--- START DATA BLOCK ---
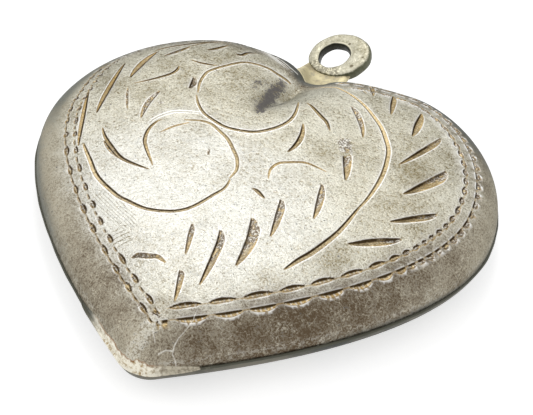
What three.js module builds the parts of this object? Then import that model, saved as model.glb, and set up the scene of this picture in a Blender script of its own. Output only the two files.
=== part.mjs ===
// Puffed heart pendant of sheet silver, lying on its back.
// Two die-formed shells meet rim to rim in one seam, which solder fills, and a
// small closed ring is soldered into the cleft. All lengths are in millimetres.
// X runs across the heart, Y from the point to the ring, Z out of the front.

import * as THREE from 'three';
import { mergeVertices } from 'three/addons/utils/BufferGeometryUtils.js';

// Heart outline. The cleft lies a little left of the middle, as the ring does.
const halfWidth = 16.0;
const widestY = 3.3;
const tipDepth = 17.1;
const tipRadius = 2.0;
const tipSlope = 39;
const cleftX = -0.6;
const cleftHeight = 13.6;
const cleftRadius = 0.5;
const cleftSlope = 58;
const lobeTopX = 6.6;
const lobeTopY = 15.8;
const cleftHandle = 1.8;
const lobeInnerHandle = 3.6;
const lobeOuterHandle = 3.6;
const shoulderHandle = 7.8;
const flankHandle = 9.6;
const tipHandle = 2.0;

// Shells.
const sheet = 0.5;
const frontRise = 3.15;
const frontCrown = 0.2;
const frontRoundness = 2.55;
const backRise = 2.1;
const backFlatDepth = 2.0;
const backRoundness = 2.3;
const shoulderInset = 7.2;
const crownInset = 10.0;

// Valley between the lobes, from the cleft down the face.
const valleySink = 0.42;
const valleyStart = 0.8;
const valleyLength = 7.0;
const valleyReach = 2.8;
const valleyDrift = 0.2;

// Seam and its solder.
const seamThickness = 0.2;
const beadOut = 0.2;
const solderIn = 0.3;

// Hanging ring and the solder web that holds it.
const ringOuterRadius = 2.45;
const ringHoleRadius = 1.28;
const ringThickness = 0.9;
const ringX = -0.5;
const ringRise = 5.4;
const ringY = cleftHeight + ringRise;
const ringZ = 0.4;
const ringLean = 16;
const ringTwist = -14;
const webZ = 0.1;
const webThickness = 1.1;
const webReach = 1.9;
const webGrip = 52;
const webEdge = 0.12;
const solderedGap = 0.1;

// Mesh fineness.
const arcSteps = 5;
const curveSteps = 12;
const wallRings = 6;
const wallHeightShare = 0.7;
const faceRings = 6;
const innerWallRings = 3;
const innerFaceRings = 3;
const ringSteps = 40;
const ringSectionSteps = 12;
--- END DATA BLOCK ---
◆ TASK STATEMENT:
Write the material out again in its entirety, exactly as shown.

◆ OUTPUT OF THE TASK:
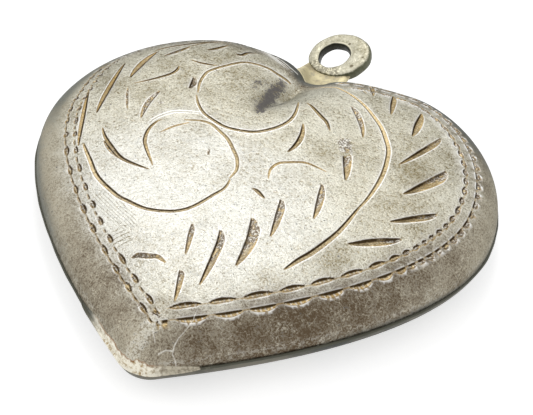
What three.js module builds the parts of this object? Then import that model, saved as model.glb, and set up the scene of this picture in a Blender script of its own. Output only the two files.
=== part.mjs ===
// Puffed heart pendant of sheet silver, lying on its back.
// Two die-formed shells meet rim to rim in one seam, which solder fills, and a
// small closed ring is soldered into the cleft. All lengths are in millimetres.
// X runs across the heart, Y from the point to the ring, Z out of the front.

import * as THREE from 'three';
import { mergeVertices } from 'three/addons/utils/BufferGeometryUtils.js';

// Heart outline. The cleft lies a little left of the middle, as the ring does.
const halfWidth = 16.0;
const widestY = 3.3;
const tipDepth = 17.1;
const tipRadius = 2.0;
const tipSlope = 39;
const cleftX = -0.6;
const cleftHeight = 13.6;
const cleftRadius = 0.5;
const cleftSlope = 58;
const lobeTopX = 6.6;
const lobeTopY = 15.8;
const cleftHandle = 1.8;
const lobeInnerHandle = 3.6;
const lobeOuterHandle = 3.6;
const shoulderHandle = 7.8;
const flankHandle = 9.6;
const tipHandle = 2.0;

// Shells.
const sheet = 0.5;
const frontRise = 3.15;
const frontCrown = 0.2;
const frontRoundness = 2.55;
const backRise = 2.1;
const backFlatDepth = 2.0;
const backRoundness = 2.3;
const shoulderInset = 7.2;
const crownInset = 10.0;

// Valley between the lobes, from the cleft down the face.
const valleySink = 0.42;
const valleyStart = 0.8;
const valleyLength = 7.0;
const valleyReach = 2.8;
const valleyDrift = 0.2;

// Seam and its solder.
const seamThickness = 0.2;
const beadOut = 0.2;
const solderIn = 0.3;

// Hanging ring and the solder web that holds it.
const ringOuterRadius = 2.45;
const ringHoleRadius = 1.28;
const ringThickness = 0.9;
const ringX = -0.5;
const ringRise = 5.4;
const ringY = cleftHeight + ringRise;
const ringZ = 0.4;
const ringLean = 16;
const ringTwist = -14;
const webZ = 0.1;
const webThickness = 1.1;
const webReach = 1.9;
const webGrip = 52;
const webEdge = 0.12;
const solderedGap = 0.1;

// Mesh fineness.
const arcSteps = 5;
const curveSteps = 12;
const wallRings = 6;
const wallHeightShare = 0.7;
const faceRings = 6;
const innerWallRings = 3;
const innerFaceRings = 3;
const ringSteps = 40;
const ringSectionSteps = 12;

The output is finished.